Adventure Time. 2010. [Film] Directed by Pedleton Ward. United States of America: Cartoon Network .

Campbell, J., 1949. The Hero with a Thousand Faces. Princeton: Princeton University Press.

Dallymyr, F., 1993. The Other Heidegger. New York: Cornwall University Press.

Foucault, M., 1988. Technologies of the self, a seminar with Michel Foucault. Amherst, University of Massachussetts Press.

Ghannam, F., 2015. Technologies of Immortality, ‘Good Endings’ and Martyrdom in Urban Eygypt.

Ethos, 80(5), pp. 630-648.

Kelley, N., 2006. Philosophy as Training for Death: Reading the Ancient Christian Martyr Acts as Spiritual Excercises. The American Society of Church History, 75(4), pp. 723-747.

Laidlaw, J., 2000. A Free Gift Makes No Friends. The Journal of the Royal Anthropological Institute , 6(4), pp. 617-634.
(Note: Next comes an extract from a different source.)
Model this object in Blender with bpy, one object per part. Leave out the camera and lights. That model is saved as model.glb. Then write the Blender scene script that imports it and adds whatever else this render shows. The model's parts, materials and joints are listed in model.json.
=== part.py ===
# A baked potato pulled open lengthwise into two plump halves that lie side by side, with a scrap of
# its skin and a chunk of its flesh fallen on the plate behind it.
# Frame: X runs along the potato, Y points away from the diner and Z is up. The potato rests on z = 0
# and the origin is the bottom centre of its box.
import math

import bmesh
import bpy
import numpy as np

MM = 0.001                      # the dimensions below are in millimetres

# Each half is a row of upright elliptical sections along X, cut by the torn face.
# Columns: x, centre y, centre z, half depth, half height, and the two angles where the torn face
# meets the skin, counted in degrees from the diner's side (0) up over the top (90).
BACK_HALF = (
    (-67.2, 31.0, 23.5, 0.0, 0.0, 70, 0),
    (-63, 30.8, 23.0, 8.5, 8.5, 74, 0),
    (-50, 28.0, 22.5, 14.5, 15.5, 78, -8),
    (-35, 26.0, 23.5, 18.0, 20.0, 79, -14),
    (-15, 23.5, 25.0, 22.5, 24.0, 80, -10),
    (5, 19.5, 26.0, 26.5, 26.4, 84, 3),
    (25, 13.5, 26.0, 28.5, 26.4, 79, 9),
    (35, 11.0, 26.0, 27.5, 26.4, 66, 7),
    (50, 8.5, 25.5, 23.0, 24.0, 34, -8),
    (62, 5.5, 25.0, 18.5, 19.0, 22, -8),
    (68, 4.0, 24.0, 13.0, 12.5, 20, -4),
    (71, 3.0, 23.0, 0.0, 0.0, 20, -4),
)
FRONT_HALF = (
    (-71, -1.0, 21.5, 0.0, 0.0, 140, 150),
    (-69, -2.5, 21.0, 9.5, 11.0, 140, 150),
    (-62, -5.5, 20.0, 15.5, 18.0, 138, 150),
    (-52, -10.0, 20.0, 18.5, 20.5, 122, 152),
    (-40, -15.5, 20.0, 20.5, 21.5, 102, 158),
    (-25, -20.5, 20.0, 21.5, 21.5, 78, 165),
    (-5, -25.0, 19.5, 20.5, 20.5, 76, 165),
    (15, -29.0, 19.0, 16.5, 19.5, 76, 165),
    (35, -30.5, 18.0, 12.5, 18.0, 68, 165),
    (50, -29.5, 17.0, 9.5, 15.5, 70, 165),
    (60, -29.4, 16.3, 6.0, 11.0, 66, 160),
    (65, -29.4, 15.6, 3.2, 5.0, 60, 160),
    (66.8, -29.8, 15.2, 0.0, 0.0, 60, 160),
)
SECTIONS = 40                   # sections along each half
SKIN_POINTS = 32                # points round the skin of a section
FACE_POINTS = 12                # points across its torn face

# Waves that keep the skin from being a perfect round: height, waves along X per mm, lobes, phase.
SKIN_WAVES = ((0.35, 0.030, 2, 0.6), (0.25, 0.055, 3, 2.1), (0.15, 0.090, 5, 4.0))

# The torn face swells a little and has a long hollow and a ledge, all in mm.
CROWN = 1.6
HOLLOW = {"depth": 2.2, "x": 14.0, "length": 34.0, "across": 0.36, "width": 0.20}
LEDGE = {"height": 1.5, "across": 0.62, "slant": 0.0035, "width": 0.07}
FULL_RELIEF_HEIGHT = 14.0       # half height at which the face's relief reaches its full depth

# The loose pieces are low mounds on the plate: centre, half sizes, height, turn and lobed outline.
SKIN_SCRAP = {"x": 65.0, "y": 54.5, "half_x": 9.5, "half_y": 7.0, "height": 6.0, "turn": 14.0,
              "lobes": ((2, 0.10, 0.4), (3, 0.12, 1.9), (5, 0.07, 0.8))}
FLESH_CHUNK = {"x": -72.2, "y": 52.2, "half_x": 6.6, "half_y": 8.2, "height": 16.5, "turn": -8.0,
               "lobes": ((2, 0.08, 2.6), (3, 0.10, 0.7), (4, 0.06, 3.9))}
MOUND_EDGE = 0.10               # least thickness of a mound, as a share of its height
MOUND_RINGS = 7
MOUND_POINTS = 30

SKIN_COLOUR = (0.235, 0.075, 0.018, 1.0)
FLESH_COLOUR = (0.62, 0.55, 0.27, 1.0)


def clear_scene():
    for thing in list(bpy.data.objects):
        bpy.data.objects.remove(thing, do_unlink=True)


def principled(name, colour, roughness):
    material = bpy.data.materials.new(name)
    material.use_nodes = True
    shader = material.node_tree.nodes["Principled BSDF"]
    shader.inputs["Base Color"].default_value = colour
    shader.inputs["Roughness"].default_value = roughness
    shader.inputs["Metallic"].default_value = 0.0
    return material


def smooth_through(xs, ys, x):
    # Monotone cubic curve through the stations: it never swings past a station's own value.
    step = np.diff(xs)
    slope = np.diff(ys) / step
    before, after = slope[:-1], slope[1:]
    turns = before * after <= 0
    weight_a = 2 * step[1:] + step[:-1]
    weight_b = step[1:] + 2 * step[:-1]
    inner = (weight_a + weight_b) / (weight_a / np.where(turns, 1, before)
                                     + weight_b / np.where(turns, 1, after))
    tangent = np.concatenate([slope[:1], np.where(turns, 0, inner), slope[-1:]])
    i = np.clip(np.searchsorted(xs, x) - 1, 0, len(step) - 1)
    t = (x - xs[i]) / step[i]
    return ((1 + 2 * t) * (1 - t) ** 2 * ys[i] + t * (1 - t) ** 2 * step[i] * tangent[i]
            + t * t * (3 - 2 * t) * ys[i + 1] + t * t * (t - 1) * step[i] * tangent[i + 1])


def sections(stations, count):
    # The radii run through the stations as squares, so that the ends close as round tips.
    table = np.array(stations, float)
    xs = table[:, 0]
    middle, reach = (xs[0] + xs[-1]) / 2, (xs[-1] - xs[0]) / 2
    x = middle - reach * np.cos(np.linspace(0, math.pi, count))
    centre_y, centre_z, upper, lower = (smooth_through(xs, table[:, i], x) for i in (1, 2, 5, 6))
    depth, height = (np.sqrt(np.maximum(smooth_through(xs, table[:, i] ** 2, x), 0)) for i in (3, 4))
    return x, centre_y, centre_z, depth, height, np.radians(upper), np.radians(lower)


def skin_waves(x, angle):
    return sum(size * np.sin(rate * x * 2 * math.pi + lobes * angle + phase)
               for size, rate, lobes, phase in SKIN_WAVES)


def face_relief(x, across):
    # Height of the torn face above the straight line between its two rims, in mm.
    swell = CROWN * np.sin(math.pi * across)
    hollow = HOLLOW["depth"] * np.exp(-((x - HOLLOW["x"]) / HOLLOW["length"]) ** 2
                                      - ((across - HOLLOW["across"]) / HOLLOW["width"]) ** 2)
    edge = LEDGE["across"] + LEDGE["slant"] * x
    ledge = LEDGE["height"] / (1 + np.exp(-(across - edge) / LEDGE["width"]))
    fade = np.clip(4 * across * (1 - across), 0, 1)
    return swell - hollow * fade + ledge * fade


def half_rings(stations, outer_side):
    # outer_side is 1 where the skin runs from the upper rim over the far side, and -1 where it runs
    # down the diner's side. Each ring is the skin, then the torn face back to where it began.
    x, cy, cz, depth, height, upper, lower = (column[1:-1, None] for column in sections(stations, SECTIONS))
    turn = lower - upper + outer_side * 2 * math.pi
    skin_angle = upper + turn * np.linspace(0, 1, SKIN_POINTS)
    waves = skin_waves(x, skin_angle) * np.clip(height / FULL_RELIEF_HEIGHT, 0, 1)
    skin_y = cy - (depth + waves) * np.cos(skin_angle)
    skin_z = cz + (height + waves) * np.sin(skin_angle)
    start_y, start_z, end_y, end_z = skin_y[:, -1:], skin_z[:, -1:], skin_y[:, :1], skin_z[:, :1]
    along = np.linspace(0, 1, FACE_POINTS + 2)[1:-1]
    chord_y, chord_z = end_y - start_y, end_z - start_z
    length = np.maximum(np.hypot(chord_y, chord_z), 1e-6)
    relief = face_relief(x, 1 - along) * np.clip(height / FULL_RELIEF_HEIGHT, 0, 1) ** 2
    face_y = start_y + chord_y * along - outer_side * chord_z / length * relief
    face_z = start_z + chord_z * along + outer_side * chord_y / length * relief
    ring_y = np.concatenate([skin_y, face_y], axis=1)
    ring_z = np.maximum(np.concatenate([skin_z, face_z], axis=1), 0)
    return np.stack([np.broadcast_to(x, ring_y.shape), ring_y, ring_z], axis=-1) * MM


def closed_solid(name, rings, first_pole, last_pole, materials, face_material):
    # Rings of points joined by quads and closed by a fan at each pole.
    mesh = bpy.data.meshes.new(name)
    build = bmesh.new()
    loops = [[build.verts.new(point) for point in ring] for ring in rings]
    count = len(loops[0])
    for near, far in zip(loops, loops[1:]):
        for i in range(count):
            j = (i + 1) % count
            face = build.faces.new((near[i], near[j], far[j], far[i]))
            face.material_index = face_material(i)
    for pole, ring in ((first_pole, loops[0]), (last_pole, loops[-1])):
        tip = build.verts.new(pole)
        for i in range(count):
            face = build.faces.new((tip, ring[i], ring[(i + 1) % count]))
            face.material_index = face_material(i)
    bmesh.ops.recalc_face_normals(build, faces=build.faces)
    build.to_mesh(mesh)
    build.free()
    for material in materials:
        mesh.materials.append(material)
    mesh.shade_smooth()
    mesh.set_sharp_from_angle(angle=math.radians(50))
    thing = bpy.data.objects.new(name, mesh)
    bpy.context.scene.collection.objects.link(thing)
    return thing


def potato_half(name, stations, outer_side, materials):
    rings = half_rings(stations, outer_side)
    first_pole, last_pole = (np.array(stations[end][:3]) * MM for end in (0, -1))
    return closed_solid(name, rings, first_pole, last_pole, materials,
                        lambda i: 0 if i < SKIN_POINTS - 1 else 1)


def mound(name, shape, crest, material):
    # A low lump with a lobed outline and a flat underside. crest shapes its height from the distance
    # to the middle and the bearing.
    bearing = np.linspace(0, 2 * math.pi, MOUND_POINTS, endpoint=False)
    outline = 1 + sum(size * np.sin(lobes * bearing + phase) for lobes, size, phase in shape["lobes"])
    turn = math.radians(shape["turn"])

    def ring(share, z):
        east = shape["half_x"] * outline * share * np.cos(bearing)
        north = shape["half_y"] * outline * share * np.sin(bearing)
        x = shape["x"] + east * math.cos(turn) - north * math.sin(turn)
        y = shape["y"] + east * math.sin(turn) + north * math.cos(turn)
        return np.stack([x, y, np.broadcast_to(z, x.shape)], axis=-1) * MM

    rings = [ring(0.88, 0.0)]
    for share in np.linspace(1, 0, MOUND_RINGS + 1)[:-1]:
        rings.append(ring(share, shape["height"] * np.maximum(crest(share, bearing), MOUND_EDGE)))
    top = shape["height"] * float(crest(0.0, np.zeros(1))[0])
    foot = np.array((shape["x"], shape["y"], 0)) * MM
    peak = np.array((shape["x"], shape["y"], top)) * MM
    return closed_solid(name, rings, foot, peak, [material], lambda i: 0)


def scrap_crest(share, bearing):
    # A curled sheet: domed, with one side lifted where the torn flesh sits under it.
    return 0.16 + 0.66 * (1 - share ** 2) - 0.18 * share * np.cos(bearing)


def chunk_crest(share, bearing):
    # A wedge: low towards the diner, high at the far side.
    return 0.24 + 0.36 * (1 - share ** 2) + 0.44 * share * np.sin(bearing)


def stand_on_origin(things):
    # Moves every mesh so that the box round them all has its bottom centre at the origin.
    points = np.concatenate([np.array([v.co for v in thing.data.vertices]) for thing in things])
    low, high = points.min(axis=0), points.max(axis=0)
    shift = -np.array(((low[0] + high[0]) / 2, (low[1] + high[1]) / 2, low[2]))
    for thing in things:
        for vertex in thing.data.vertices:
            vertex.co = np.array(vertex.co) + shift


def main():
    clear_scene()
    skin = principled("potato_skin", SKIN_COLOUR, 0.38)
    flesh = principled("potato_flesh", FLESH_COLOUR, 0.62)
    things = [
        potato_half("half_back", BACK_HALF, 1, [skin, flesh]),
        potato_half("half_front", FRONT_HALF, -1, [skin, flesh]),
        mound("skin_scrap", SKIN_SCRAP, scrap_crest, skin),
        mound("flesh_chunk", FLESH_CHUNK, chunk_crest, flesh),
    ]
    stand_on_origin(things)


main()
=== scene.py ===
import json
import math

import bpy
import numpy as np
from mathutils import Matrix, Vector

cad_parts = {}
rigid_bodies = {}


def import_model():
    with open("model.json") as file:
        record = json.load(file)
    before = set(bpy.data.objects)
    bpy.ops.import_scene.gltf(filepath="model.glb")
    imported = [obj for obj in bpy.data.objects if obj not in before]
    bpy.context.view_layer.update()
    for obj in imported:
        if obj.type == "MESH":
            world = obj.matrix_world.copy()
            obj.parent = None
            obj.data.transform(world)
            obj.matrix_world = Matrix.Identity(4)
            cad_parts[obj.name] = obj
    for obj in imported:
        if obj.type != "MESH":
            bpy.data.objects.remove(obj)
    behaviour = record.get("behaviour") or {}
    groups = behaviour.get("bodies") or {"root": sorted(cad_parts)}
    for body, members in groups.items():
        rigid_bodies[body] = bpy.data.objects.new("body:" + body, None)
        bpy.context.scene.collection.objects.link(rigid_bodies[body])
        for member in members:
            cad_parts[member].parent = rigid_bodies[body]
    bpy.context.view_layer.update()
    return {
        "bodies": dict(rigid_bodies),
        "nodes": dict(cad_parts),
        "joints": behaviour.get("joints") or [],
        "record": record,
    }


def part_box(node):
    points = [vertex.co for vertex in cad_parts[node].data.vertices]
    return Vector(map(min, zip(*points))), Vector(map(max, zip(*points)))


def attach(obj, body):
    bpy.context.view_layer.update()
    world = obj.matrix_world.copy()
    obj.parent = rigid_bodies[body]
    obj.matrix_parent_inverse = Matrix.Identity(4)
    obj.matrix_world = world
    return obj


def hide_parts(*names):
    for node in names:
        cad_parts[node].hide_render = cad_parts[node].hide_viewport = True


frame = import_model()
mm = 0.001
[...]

Laidlaw, J., 2014. The Subject of Virtue. Cambridge : Cambridge University Press.

Lambek, M., 2007. Sacrifice and the problem of beginning: meditations from Sakalava mythopraxis.

Journal of the Anthropological Institute, Issue 13, pp. 19-38.

Levi-Strauss, C., 1958. La Structure des mythes. In: Anthropologie Structurale. Paris: Plon, p. 227– 255.

McLaren, M. A., 2002. Feminism, Foucault and Embodied Subjectivity. Albany: University of New York Press.

Mumford, G., 2012. The Guardian. [Online]

Available at: http://www.theguardian.com/tv-and-radio/2012/sep/07/adventure-time-weirdestshow-ever

[Accessed 18th March 2016].

Wandinger, N., 2010. “Sacrifice” in the Harry Potter Series from a Girardian Perspective. Contagion:

Journal of Violence, Mimesis, and Culture, Volume 17, pp. 17-52.